Mentre l’Europa si affanna per affrontare la marea umana che fugge da guerra e povertà, altri Paesi ricevono centinaia di migliaia di persone senza sapere minimamente come occuparsene

Le frontiere sono tornate ad essere confini, nel senso peggiore del termine: luoghi di separazione, diversità, paura. Anche nel cuore dell’Europa. In questi giorni sembriamo aver perso completamente il controllo della disperata marea umana che arriva sul suolo europeo, o tenta di farlo: muri e repressione tra Ungheria e Serbia, interruzione del traffico ferroviario tra Danimarca e Germania, l’Austria che blocca il transito da e per l’Ungheria per «un imminente sovraccarico dovuto all’afflusso di migranti». Senza considerare i problemi nel Mediterraneo. Eppure l’Alto commissariato dell’Onu per i rifugiati (Unhcr), che già nel 2014 ha evidenziato come il numero di profughi nel mondo sia aumentato a dismisura, con conseguenze drammatiche (dal 2000 ad oggi sono morte almeno 29mila persone cercando di arrivare in Europa), invita a riflettere su un’altra emergenza, quella che riguarda Paesi come Iraq, Siria, Egitto, la stessa Libia: luoghi di partenza, transito, ma anche di arrivo, e ancora meno preparati ad affrontare i flussi migratori. Una situazione mai vista prima, che potrebbe avere conseguenze in queste Regioni per i prossimi anni.

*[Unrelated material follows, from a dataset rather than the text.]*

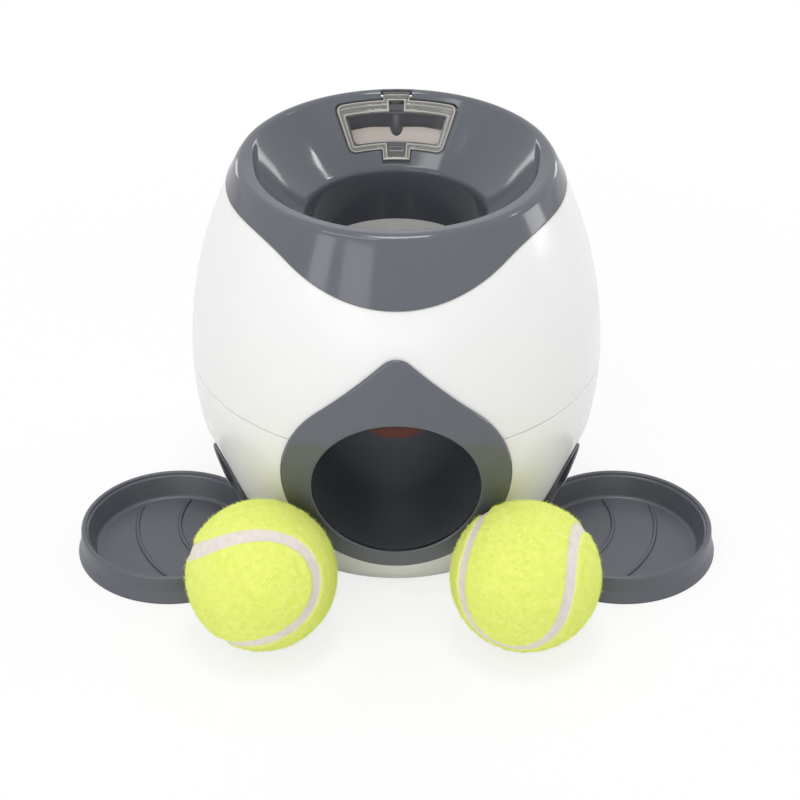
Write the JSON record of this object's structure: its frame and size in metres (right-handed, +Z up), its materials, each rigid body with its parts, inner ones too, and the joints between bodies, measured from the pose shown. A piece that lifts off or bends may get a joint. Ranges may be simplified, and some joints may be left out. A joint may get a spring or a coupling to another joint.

Il caos in Africa È proprio l’Unhcr, in mancanza di strutture adeguate, a gestire le richieste di asilo dei profughi che arrivano in tutto il Nord Africa, come conseguenza anche delle misure più restrittive adottate da alcune nazioni europee; ma non è semplice per l’Onu lavorare in contesti instabili. Spesso chi arriva in Libia, per esempio, dall’Africa sub-sahariana, finisce in carcere o abbandonato al suo destino. La situazione non migliora nemmeno in Algeria (si stimano qui centomila profughi), Marocco o Tunisia. In Algeria ed Egitto arrivano soprattutto siriani, che non possono però trovarsi un lavoro o chiedere al governo locale lo status di rifugiato, semplicemente perché la legge non lo prevede. Il governo del Cairo da anni permette maltrattamenti di uomini, donne e bambini siriani, eritrei, sudanesi, ammassati in piccole celle con le uniche alternative di venire deportati nei loro Paesi d’origine o di tentare il tutto per tutto salendo sui barconi della morte, verso la Grecia o l’Italia. Rifarsi una vita in Turchia o Libano costa troppo, e non è così semplice attraversare il confine per chiedere asilo.

_84558718_asylumgettydresdenSiria e Iraq, le polveriere del Medio Oriente Sono più di quattro milioni i profughi siriani fuggiti nei vicini Libano, Giordania, Turchia e Iraq. L’Unhcr l’ha definita nei mesi scorsi come «la più grave crisi umanitaria degli ultimi 25 anni». Ma l’Iraq stesso non sa gestire la situazione, tra iracheni di ritorno dalla Siria e siriani che arrivano trovando campi affollati, miseria e scarsità di cibo e medicine. L’Agenzia dell’Onu laggiù è ha gravi problemi di risorse, anche economiche: per prevenire una crisi umanitaria occorrerebbero ben 500 milioni di dollari.

Il dramma silenzioso degli sfollati Secondo i dati delle agenzie dell’Unhcr sul territorio, ai flussi esterni vanno aggiunti infine anche i profughi interni, ovvero quei 500mila libici in fuga dalla guerriglia, dal terrorismo, dagli scontri tra milizie e dalla criminalità, vittime dell’anarchia in cui versa l’ex regno di Gheddafi. O ancora i quasi otto milioni di sfollati in Siria, un’ecatombe alla quale il residuo governo siriano non ancora nelle mani dei ribelli e dei terroristi non è assolutamente in grado di far fronte. Nel sempre più povero e instabile Yemen, gli abitanti che hanno abbandonato le loro case sono più di 500mila; uno su tre ha invece lasciato il Paese diretto in Nord Africa o nei vicini Stati arabi. In Iraq i profughi interni rappresentano il 17 per cento della popolazione.